Generalized Rindler Wedge and Holographic Observer Concordance

TL;DR

This paper introduces a new way to define gravitational subsystems using accelerating observers and their horizons, establishing a holographic framework that links observer-based partitions to holographic dualities and entanglement entropy.

Contribution

It defines generalized Rindler wedges based on spacelike surfaces satisfying a global convexity condition, linking observer horizons to holographic duality and entanglement entropy.

Findings

Entanglement entropy proportional to the surface area of Rindler-convex regions

Holographic interpretation of generalized Rindler wedges supported by multiple evidence

Establishment of a holographic observer concordance framework

Abstract

Defining gravitational subsystems has long been challenging due to the lack of the conventional notion of locality in gravity. In this work, we define gravitational subsystems from the observable spacetime subregions of a set of well-defined accelerating observers. We study the most general horizons of accelerating observers and find that in a general spacetime, only spacelike surfaces satisfying a global condition could become horizons of well-defined accelerating observers, which we name the Rindler-convexity condition. The entanglement entropy associated with a Rindler-convex region is proportional to the area of the enclosing surface. The subregions defined from this observer perspective is named the generalized Rindler wedge. This provides a physical origin for defining gravitational subsystems associated with one type of Type III von Neumann subalgebra.
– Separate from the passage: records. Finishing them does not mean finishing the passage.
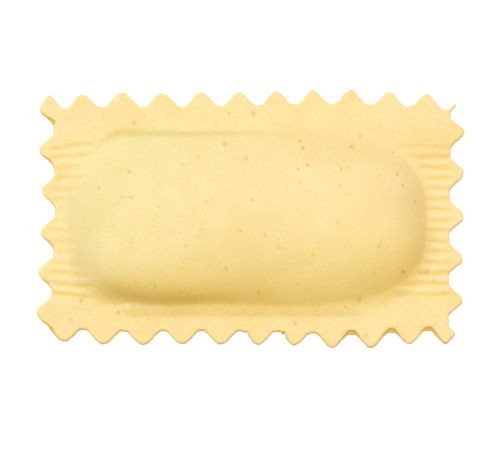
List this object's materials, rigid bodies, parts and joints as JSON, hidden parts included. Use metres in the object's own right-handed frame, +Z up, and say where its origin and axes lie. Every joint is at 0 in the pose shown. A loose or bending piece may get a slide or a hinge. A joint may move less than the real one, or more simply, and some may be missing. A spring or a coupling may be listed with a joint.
{
  "type": "rectangular raviolo, filled pasta piece",
  "caption": "Rectangular filled pasta piece with a pillow-shaped pocket, a flat rim with fluted edges and fine ribs across both short ends.",
  "frame": {"origin": "middle of the flat underside, in the plane that the piece lies on", "axes": "+X along the long side, +Y across the piece towards the back edge, +Z up out of the pocket's crown"},
  "size_m": [0.0702, 0.0422, 0.0096],
  "materials": {
    "dough": "matte, faintly floury fresh egg dough"
  },
  "bodies": {
    "root": {"raviolo": "dough"}
  },
  "joints": []
}
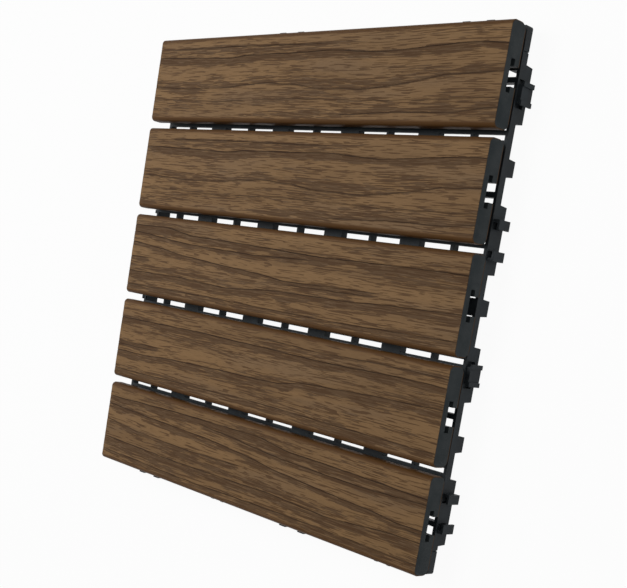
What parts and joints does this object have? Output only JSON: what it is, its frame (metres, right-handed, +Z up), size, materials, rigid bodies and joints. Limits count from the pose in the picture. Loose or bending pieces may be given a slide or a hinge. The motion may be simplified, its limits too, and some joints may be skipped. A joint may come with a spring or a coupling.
{
  "type": "interlocking deck tile",
  "caption": "Square deck tile: parallel wood-look composite slats on a moulded plastic grid that stands on feet and clips to its neighbours by tabs and hooks.",
  "frame": {"origin": "middle of the tile's footprint, on the ground", "axes": "+X along the slats, +Y across them, +Z up out of the walking surface"},
  "size_m": [0.3046, 0.3046, 0.0254],
  "materials": {
    "slat": "embossed wood-plastic composite, brown cap on a charcoal core, satin",
    "base": "moulded black plastic, fine matt grain",
    "screw": "plain stainless steel"
  },
  "bodies": {
    "root": {"base_grid": "base", "slat_1": "slat", "slat_2": "slat", "slat_3": "slat", "slat_4": "slat", "slat_5": "slat", "fixing_screws": "screw"}
  },
  "joints": []
}
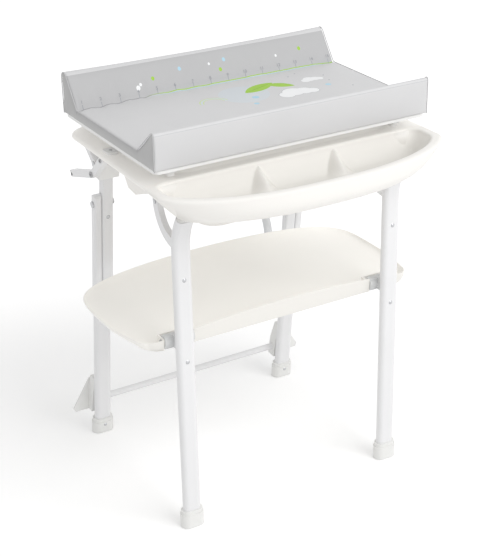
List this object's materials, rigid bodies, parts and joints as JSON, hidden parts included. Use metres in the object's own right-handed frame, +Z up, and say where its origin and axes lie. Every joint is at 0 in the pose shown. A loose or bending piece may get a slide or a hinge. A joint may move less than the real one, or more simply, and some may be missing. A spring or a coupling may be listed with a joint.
{
  "type": "changing table",
  "caption": "Folding bath and changing table: moulded tub with organiser lip on tube legs, padded mat that swings up, and a drop-down shelf tray.",
  "frame": {"origin": "on the floor, at the centre of the overall footprint", "axes": "+Z up, +X to the user's right seen from the front, front and organiser lip towards -Y"},
  "size_m": [0.6506, 0.625, 0.871],
  "materials": {
    "white_paint": "semi-gloss white powder coat",
    "foot_plastic": "satin moulded plastic",
    "white_plastic": "satin moulded plastic",
    "grey_plastic": "satin moulded plastic",
    "dark_plastic": "matt black plastic",
    "steel": "zinc plated",
    "tub_plastic": "soft gloss moulded plastic",
    "hose_plastic": "flexible ribbed hose",
    "mat_cover": "wipe-clean coated fabric over foam",
    "plug_rubber": "matt rubber"
  },
  "bodies": {
    "frame": {"front_leg_left": "white_paint", "front_leg_right": "white_paint", "front_foot_left": "foot_plastic", "front_foot_right": "foot_plastic", "rear_post_left": "white_paint", "rear_post_right": "white_paint", "post_bracket_left": "white_plastic", "post_bracket_right": "white_plastic", "curved_stay_left": "white_paint", "curved_stay_right": "white_paint", "stay_end_plugs": "grey_plastic", "stay_screws": "steel", "bath_basin": "tub_plastic", "organiser_trough": "tub_plastic", "tub_clips": "white_plastic", "tub_screws": "steel", "mat_rest_bar_left": "white_paint", "mat_rest_bar_right": "white_paint", "rest_bar_plugs": "dark_plastic", "rest_bar_screws": "dark_plastic", "mat_hinge_pins": "steel", "shelf_bracket_left": "grey_plastic", "shelf_bracket_right": "grey_plastic", "leg_rivets": "steel", "post_rivets": "steel", "drain_elbow": "white_plastic", "drain_hose": "hose_plastic"},
    "mat": {"changing_mat": "mat_cover", "mat_board": "white_plastic", "mat_arm_left": "white_paint", "mat_arm_right": "white_paint", "arm_pads": "white_plastic", "mat_screws": "steel"},
    "rear_legs": {"rear_leg_left": "white_paint", "rear_leg_right": "white_paint", "rear_foot_left": "foot_plastic", "rear_foot_right": "foot_plastic", "rear_crossbar": "white_paint", "crossbar_bracket_left": "foot_plastic", "crossbar_bracket_right": "foot_plastic", "leg_pivot_pins": "steel", "foot_screws": "steel"},
    "shelf": {"shelf_tray": "tub_plastic", "shelf_pins": "steel"},
    "plug": {"drain_plug": "plug_rubber"}
  },
  "joints": [
    {"name": "mat_flip", "type": "hinge", "parent": "frame", "child": "mat", "pos_m": [0, 0.184, 0.676], "axis": [-1, 0, 0], "range_deg": [0, 92]},
    {"name": "rear_leg_fold", "type": "hinge", "parent": "frame", "child": "rear_legs", "pos_m": [0, 0.19579, 0.584], "axis": [-1, 0, 0], "range_deg": [0, 36]},
    {"name": "shelf_drop", "type": "hinge", "parent": "frame", "child": "shelf", "pos_m": [0, -0.12593, 0.415], "axis": [-1, 0, 0], "range_deg": [0, 86.4]},
    {"name": "drain_plug_lift", "type": "slide", "parent": "frame", "child": "plug", "axis": [0, 0, 1], "range_m": [0, 0.03]}
  ],
  "couplings": [
    {"joint": "shelf_drop", "follows": "rear_leg_fold", "ratio": 2.4}
  ]
}
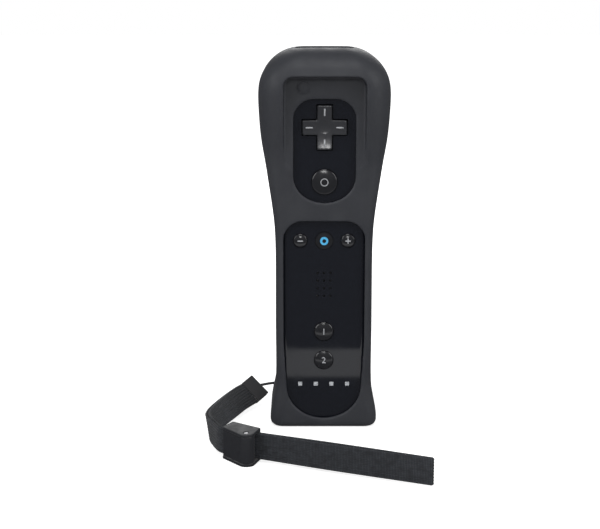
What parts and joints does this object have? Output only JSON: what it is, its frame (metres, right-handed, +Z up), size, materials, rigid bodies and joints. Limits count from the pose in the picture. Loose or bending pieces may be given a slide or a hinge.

We propose the holographic interpretation of generalized Rindler wedges and provide evidence from the observer correspondence, the subregion subalgebra duality, and the equality of the entanglement entropy, respectively. We introduce time/space cutoffs in the bulk to substantiate this proposition, generalize it, and establish a holographic observer concordance framework, which asserts that the partitioning of degrees of freedom through observation is holographically concordant.